​Clipping.

Outer Limits

Photo: Brian Tamborello

BY Calum SlingerlandPublished Sep 23, 2016

For Los Angeles experimental rap trio Clipping., making a concept record like Splendor & Misery was always in the cards.
 
"Even while we were making the first Clipping. release, [2013's Midcity] we were already talking like 'Okay, down the line, we'd like to do a science fiction release," producer William Hutson says. "We had been talking about this since 2011 without anything concrete."
 
Some of their more recent musical accomplishments outside of the group practically beg to be applied to the format: Hutson finished his Ph.D. in Theatre and Performance Studies with a dissertation on experimental music, while fellow producer Jonathan Snipes took to scoring feature films. MC Daveed Diggs, of course, is best known for originating the role of both Marquis de Lafayette and Thomas Jefferson in the popular Broadway musical Hamilton.
 
As coincidental as those achievements might be now, the majority of Splendor & Misery was recorded in the fall of 2014.
 
"We certainly didn't know [Daveed] would go to Broadway, this was him doing a show at the Public Theatre that nobody had predicted would be as successful as it was," Hutson explained. "We didn't put Clipping. aside — this record was the thing we put aside."
 
Splendor & Misery's dystopian, Afrofuturist narrative follows the sole survivor of a slave uprising onboard a spaceship. Diggs' verbose narrative is riddled with sci-fi and pop culture references, while the whirring and humming mechanical beats of Hutson and Snipes bring the sounds of the ship to life.

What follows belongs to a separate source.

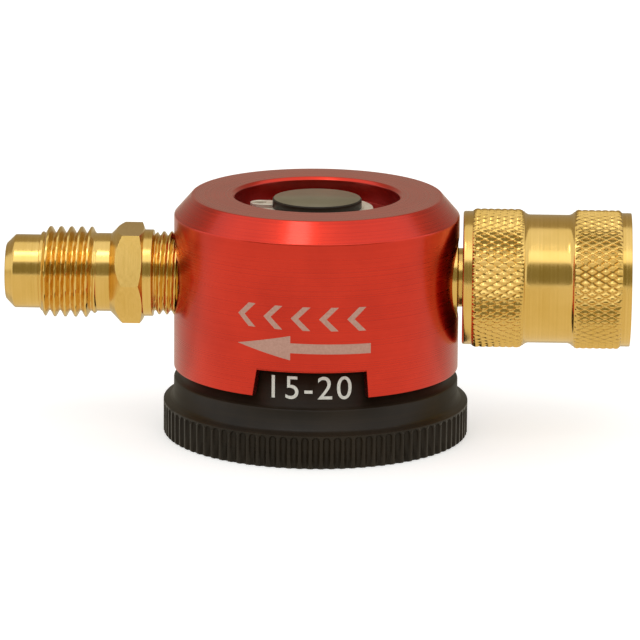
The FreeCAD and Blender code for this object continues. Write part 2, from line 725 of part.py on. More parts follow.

Fully aware that releasing a concept album in 2016 could be viewed as "a really goddamn nerdy thing to do," the two aren't seeking a renaissance of the sprawling, overblown prog epics they grew up with, though there have been more recent, innovative examples.
 
"I like it when artists clearly have more forethought of what makes up an album as opposed to 'Well, these are the songs I've made the last few years,'" Snipes says. "The physical form is no longer the sole distribution record anymore. Why collect all the songs together like that unless there's some reason for them to all be together?"
 
"My absolute favourite album of the last ten years is Kendrick Lamar's Good Kid, M.A.A.D. City," Hutson offers. "No one would ever call that a concept album because it's cool, not dorky, and because it doesn't take place in space. But it is a true narrative of a single day. That kind of thing was important to us, and it started to feel like that was happening less and less."
 
And though Splendor & Misery is perfectly built for accompanying visual elements, don't expect Clipping. to cave in to music's trend of putting something together for stage or screen.
 
"Visual culture is dominant to the point that if we made a video, that would fix the story — it would be what the story of the album is," Hutson explains. "We like the unfixed nature this record has, and kind of want that to be more up in the air by not adding visuals to it."